Ever since the championship, I have thought of Ding as the most unlikely of recent world champions — not because he doesn’t deserve it or because he was simply lucky to win, but because of all the hoops he had to go through with the Chinese government’s travel restrictions due to COVID, Karjakin’s temporary ban from FIDE and FIDE’s requirements to earn the highest rating spot to replace him; the number of games Ding needed to maintain his 2800+ rating during that time period; Carlsen abdicating the title, and Ding’s clinching of a second-place finish at the Candidates tournament in order to be Nepomniachtchi’s challenger for the title, and finding a second in Richard Rapport, sparking one of the most beloved and odd sidekick stories in recent chess memory. So many coincidences just so happened to work in his favor, but in the end, he proved that he deserved the title by defeating Nepo in the rapid tiebreaks, self-pinning for immortality, as his predecessor tweeted in congratulations. The book portrays this drama well, and the chapter serves as a satisfying finish for our protagonist.

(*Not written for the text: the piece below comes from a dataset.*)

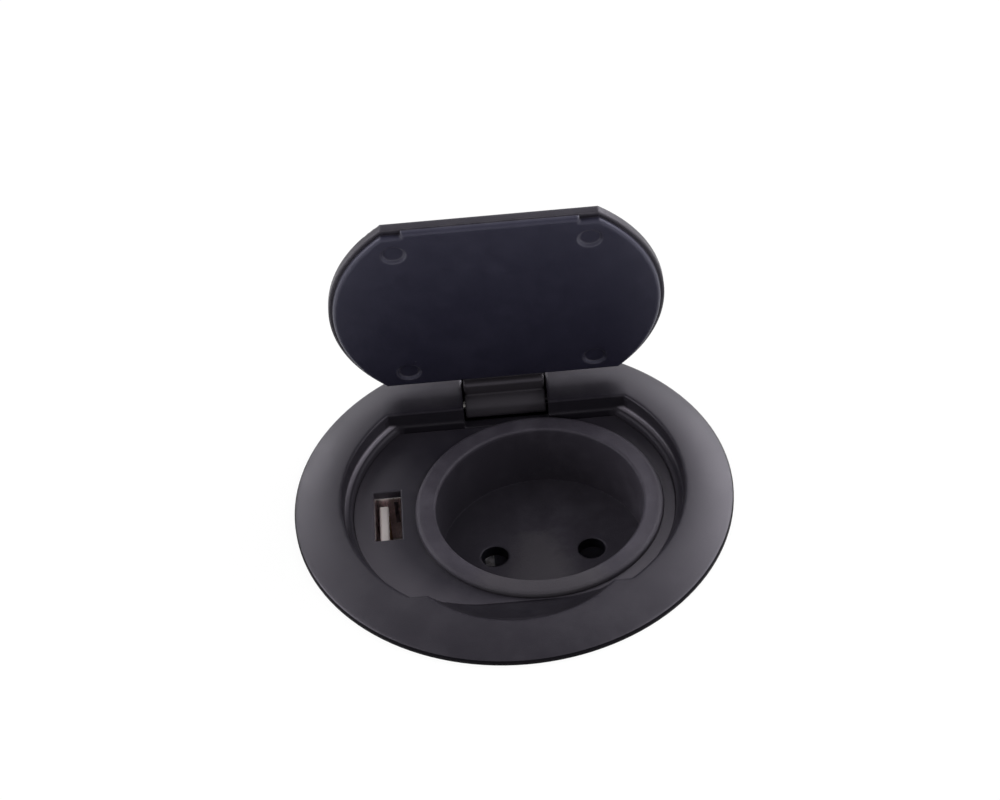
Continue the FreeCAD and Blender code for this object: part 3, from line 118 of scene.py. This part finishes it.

The last of Ding Liren’s best games?
The strange thing about this book is how much of a future career in chess is left for Ding to potentially discover, such that there are many possible “best games” ahead that would be deserving of their own entries into a book like this. Already, the naysayers have compared his and Gukesh D’s recent results and some have already practically declared that Gukesh is the next champion. While this would be an incredible historical feat should it come to pass, the games in this book remind that rumors of Ding’s demise have been rather exaggerated. He’s still one of the greatest players in the world, and of all time. While he has always somewhat been eclipsed by Magnus’s shadow, he’s still deserving of a game collection — or more. I hope that more authors and publishers take note and give us more Ding, because there’s so much we could benefit from! Besides that, I predict many good games in the future. Or at least, I hope it happens. Could be that Ding retires for good some time in the near future, but having achieved the world champion title, I wouldn’t blame him for stopping to smell the roses permanently.
Conclusion
Overall, I was really impressed with the selection of games, Kuljasevic’s and (especially) Ding’s deep yet clear analytical style, and the amount of off-the-board information the reader is made privy to — it was nice to get a taste for chess in the eyes of the Chinese, as well as to learn more about the introverted man whose disarmingly honest answers during a troubled world championship cycle won hearts around the world. Every game in this book deserves to be there, just as Ding deserves to be in the hall of world champions alongside Carlsen and his future contemporaries.
Have I any complaints, it would be that this book could have used more full games, even if they weren’t as deeply annotated and explained as the core 41 games were. I understand the constraints of the project, and am glad that Kuljasevic went for quality over quantity — but I still wish there were a bit more, especially since it seems Ding’s games are criminally under-represented in the game collections department. I also wish that Kuljasevic had included more games where Ding played the English Opening. However, all these minor complaints are simply a sign that this book is a hopeful first step to righting the wrong of not giving every chess book reader more chances to study the games of one of the word’s most intriguing and likeable grandmasters.